Perhaps I shouldn’t say that the world of this Don Giovanni contained no law. After all, when the surviving principals sang their closing ensemble about what happens to those who do evil, a bunch of personages representing the Chicago Police Department arrived, put up a crime-scene ribbon, and handcuffed everyone left on stage. I suppose the idea was to remind us that we are all guilty of something. But the supposed police would have done better to wait a few minutes longer, till the production team came on to take their bows, and arrest them instead.

The only idea that seemed to me a good one was to make floozies we’d been watching turn, at Giovanni’s downfall, into the tormentors who dragged him off to his fate; not a bad notion, but hardly enough to rescue the production from artistic disaster.

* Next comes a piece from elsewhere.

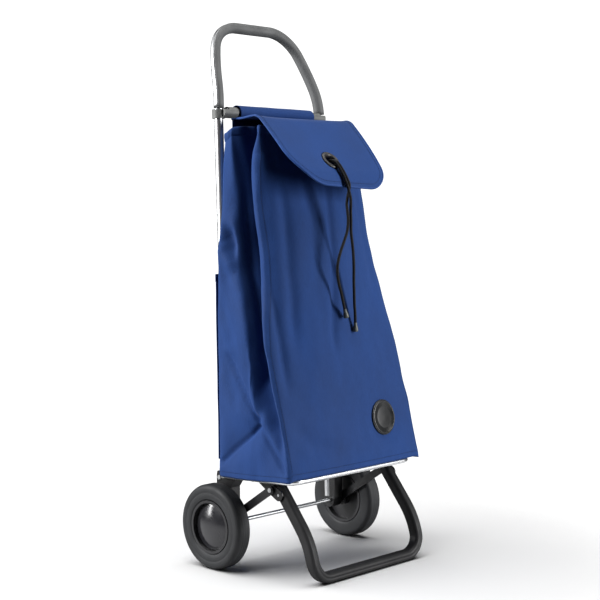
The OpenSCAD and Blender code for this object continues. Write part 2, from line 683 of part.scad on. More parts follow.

I felt deeply sorry for all the good singers and musicians who were being subjected to nothing less than an evening-long obscenity. The singing on the whole was excellent, with Krisztina Szabó’s Elvira, Michael Colvin’s Ottavio, and Lucas Harbour’s Leporello probably the stand-outs, and the orchestra played well under the direction of that fine conductor Jane Glover. If I had been Ms Glover, or any one of the singers, I should have walked out before sullying my baton or my voice and person with such shameful goings-on. As a member of the audience, I was indeed sorely tempted to walk out. But I have responsibilities as a critic. I had heard reports about the way general director Brian Dickie (formerly of Glyndebourne) had raised the standard of what used to be a respectable small-scale company, mounting traditional productions sung in English, and I wanted to assess progress for myself. In any case I was there also as a participant in a colloquium on the opera, so I had to stay. Call it work,  but it felt more like torture. Please read Ms Mac Donald’s article.